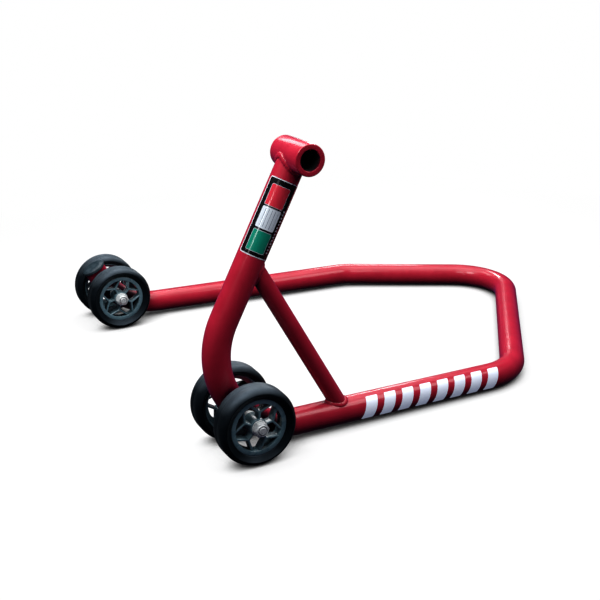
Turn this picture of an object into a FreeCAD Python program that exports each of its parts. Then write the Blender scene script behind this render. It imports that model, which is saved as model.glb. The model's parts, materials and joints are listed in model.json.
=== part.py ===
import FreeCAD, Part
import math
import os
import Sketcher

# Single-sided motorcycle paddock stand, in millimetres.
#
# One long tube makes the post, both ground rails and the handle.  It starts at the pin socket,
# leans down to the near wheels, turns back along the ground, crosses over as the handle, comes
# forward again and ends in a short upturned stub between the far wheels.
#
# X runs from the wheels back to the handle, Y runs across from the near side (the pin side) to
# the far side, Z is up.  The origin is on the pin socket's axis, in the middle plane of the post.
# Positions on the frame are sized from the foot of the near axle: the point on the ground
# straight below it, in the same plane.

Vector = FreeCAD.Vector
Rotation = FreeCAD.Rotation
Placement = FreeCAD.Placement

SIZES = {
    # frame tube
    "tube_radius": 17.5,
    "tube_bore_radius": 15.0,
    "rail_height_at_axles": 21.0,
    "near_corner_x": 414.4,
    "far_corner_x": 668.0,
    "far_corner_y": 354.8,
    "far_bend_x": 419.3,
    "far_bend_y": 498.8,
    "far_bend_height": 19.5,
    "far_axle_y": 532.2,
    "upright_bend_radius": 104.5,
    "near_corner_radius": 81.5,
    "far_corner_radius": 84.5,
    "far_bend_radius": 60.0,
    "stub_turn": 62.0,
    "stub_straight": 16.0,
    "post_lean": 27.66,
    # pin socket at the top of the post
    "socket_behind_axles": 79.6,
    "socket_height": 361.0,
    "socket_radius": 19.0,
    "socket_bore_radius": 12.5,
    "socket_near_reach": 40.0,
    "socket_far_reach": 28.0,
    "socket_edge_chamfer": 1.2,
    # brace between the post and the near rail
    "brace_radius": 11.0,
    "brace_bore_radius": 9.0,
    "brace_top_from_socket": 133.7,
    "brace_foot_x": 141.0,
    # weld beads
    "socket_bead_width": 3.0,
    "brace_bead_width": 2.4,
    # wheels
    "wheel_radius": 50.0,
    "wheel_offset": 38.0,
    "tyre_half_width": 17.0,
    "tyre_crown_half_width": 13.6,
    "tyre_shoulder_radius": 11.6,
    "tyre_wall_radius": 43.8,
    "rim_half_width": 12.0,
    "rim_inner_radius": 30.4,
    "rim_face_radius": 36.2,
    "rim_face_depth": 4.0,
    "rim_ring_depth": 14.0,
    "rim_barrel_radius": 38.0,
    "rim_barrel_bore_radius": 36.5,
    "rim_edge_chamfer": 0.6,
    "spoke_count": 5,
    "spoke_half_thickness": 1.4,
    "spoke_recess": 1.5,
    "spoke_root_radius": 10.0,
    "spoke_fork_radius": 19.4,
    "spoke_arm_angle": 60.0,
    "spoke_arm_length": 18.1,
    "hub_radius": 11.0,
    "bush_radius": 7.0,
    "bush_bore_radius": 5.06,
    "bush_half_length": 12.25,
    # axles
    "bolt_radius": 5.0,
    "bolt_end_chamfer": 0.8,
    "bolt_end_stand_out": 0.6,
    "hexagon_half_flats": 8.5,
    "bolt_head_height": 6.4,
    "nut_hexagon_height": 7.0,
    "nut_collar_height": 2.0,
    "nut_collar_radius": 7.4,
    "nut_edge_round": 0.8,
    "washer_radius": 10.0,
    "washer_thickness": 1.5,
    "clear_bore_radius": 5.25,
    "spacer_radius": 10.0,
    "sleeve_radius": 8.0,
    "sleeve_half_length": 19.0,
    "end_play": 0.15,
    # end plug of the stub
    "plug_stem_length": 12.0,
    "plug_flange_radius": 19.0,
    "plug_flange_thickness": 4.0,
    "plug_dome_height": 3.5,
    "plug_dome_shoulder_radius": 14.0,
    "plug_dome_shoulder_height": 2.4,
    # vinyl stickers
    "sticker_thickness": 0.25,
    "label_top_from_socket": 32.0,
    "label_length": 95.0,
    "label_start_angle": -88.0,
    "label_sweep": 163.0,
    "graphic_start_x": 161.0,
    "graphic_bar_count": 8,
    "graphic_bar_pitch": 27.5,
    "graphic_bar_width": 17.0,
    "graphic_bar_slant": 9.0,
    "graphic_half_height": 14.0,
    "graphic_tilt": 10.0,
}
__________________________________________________
■ Aim ■
Include the first line, the line containing "Placement = FreeCAD.Placement", and every line between them, copied exactly from the material above; output no other line.

■ Correct answer ■
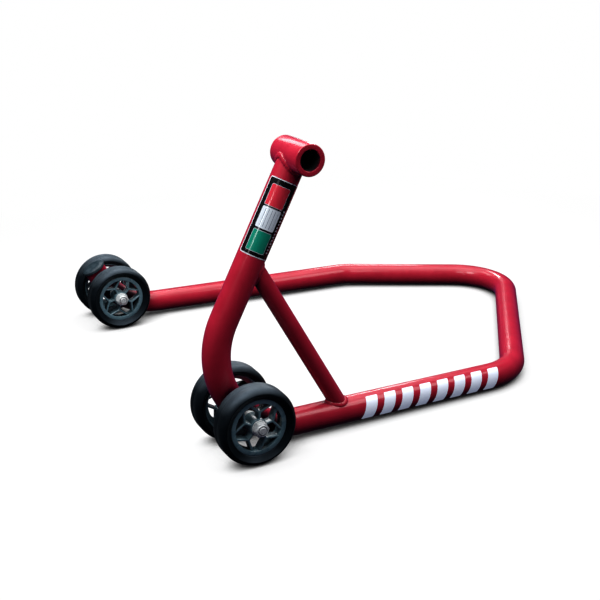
Turn this picture of an object into a FreeCAD Python program that exports each of its parts. Then write the Blender scene script behind this render. It imports that model, which is saved as model.glb. The model's parts, materials and joints are listed in model.json.
=== part.py ===
import FreeCAD, Part
import math
import os
import Sketcher

# Single-sided motorcycle paddock stand, in millimetres.
#
# One long tube makes the post, both ground rails and the handle.  It starts at the pin socket,
# leans down to the near wheels, turns back along the ground, crosses over as the handle, comes
# forward again and ends in a short upturned stub between the far wheels.
#
# X runs from the wheels back to the handle, Y runs across from the near side (the pin side) to
# the far side, Z is up.  The origin is on the pin socket's axis, in the middle plane of the post.
# Positions on the frame are sized from the foot of the near axle: the point on the ground
# straight below it, in the same plane.

Vector = FreeCAD.Vector
Rotation = FreeCAD.Rotation
Placement = FreeCAD.Placement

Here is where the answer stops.